Quantitative Seismic Characterization in Deep-Water Channel System for Reservoir Modelling and Well De-Risking

The case study discussed in this paper was aimed at optimizing the quality of the reservoir characterization predictions and at reducing the time-to-market schedule of a deep-water project, by applying a methodology that integrates data coming from wells, sedimentological model and seismic inversion into a reservoir model. The studied field is composed by two Oligocene reservoirs in a water depth of more than 1000 meters. The two reservoirs belong to different turbiditic channel complexes, mainly composed by oil bearing sands.
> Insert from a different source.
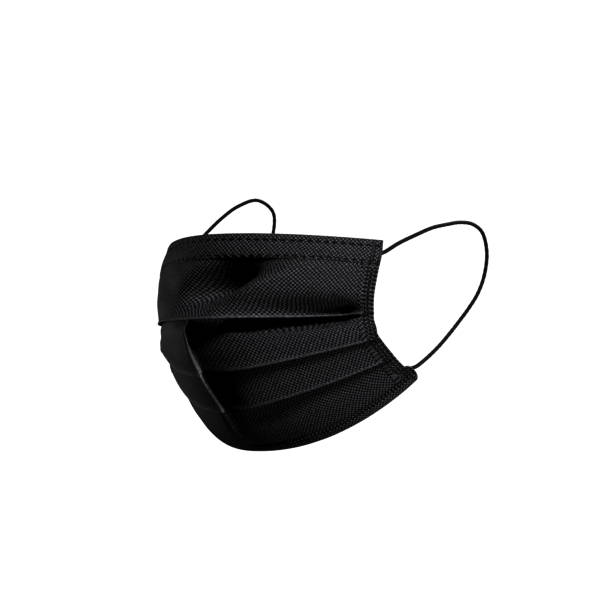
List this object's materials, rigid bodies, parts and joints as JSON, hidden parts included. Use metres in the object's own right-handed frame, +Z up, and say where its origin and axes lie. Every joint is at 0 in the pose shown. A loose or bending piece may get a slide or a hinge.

Within the identified seismic-stratigraphic layering, framed in a calibrated structural model derived from new PSDM data, the analysis of seismic attributes allowed to qualitatively recognize responses, interpreted as reference elements of deposition, characterized by morphologically consistent image and assigned depositional meaning. The simultaneous elastic inversion, in addition, delivered attributes used to classify litho-fluid facies by applying the Bayesian inference, generating probabilistic seismic facies volumes, in agreement to the reference petro-elastic framework. Both results were then integrated in the geomodelling workflow for driving facies and property distribution, using a geostatistical approach. The derived reservoir model was finally used to optimize well locations and, globally, to support the decision making process in the early stage of field production life.